- _Short task_
Set down each line from the one containing "normal, centre), yellowCloth);" to the one containing "if empty is", inclusive, exactly as written and with nothing further.

- _Data provided_

+-------+

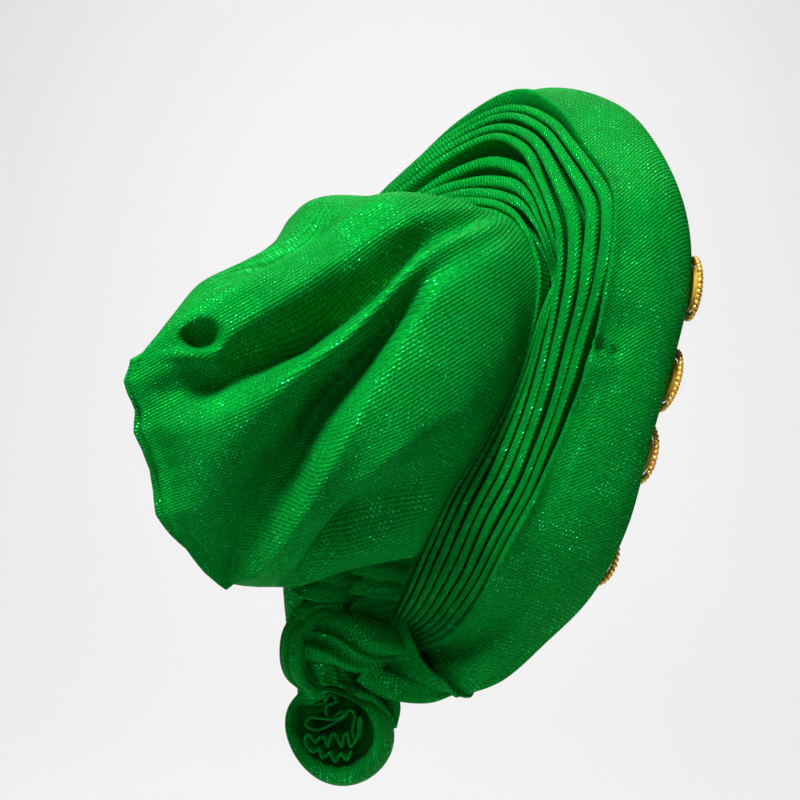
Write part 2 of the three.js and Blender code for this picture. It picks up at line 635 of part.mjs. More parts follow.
const alongArch = (count, section) => ringsGeometry(range(count + 1).map((i) => section(i / count)));
add("brim_band", alongArch(BAND_STEPS, bandSection), brocade);
PLEATS.forEach((row, k) => add(`pleat_${k + 1}`, alongArch(PLEAT_STEPS, (t) => pleatSection(row, t)), brocade));
add("crown_bag", bagGeometry(), brocade);
const knotRoom = knotSolid(GAP);
add("knot", toGeometry(knotSolid(0)), brocade);
add("cuff_right", cuffGeometry(-1, knotRoom), brocade);
add("cuff_left", cuffGeometry(1, knotRoom), brocade);
add("tail_roll", rolledTail(knotRoom), brocade);
add("tail_ruffle", ruffleGeometry(), brocade);
add("tail_short", shortTail(knotRoom), brocade);
[...ORNAMENT_PLACES, ...ORNAMENT_PLACES.map((t) => 1 - t)].forEach((t, k) => {
  const { centre, normal } = ornamentPlace(t);
  add(`medallion_${k + 1}`, turned(DOME, DOME_AROUND, normal, centre), yellowCloth);
  add(`braid_${k + 1}`, turned(BRAID, BRAID_AROUND, normal, centre), goldBraid);
});

export default group;
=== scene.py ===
# A tied gele head tie of green brocade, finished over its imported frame.
# Metres, +Z up. As worn, its front faces -Y and its right side is at -X. The origin is the crown point.
import math

import bmesh
import bpy
import numpy as np
from mathutils import Matrix, Vector


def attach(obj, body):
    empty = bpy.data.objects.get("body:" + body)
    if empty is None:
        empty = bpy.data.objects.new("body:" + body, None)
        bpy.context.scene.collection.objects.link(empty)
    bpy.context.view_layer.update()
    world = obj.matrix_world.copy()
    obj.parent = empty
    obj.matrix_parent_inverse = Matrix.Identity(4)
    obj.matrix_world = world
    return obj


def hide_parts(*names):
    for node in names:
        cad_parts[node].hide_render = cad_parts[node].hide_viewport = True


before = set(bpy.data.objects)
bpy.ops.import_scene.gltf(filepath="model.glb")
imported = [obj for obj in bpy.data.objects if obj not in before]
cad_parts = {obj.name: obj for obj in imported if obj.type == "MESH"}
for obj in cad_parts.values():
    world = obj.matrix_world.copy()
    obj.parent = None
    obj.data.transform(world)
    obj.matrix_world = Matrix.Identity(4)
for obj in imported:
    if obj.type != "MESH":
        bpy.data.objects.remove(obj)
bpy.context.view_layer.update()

# Camera
# It looks from behind and from the right, a little above the middle of the head tie. The lens is long, so
# that near and far parts keep their sizes.
VIEW_TURN = math.radians(230)
VIEW_RISE = math.radians(8)
VIEW_DISTANCE = 1.3
VIEW_CENTRE = Vector((0.0376, 0.0448, -0.118))
VIEW_LENS = 90
VIEW_SENSOR = 36
VIEW_FAR = 20
towards_camera = Vector((math.sin(VIEW_TURN), -math.cos(VIEW_TURN), math.tan(VIEW_RISE))).normalized()
camera_data = bpy.data.cameras.new("camera")
camera_data.lens = VIEW_LENS
camera_data.sensor_width = VIEW_SENSOR
camera_data.clip_end = VIEW_FAR
camera = bpy.data.objects.new("camera", camera_data)
camera.location = VIEW_CENTRE + VIEW_DISTANCE * towards_camera
camera.rotation_euler = (-towards_camera).to_track_quat("-Z", "Y").to_euler()
bpy.context.collection.objects.link(camera)
bpy.context.scene.camera = camera
bpy.context.scene.view_settings.view_transform = "Standard"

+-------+

- _Problem solution_
  add(`medallion_${k + 1}`, turned(DOME, DOME_AROUND, normal, centre), yellowCloth);
  add(`braid_${k + 1}`, turned(BRAID, BRAID_AROUND, normal, centre), goldBraid);
});

export default group;
=== scene.py ===
# A tied gele head tie of green brocade, finished over its imported frame.
# Metres, +Z up. As worn, its front faces -Y and its right side is at -X. The origin is the crown point.
import math

import bmesh
import bpy
import numpy as np
from mathutils import Matrix, Vector


def attach(obj, body):
    empty = bpy.data.objects.get("body:" + body)
    if empty is None:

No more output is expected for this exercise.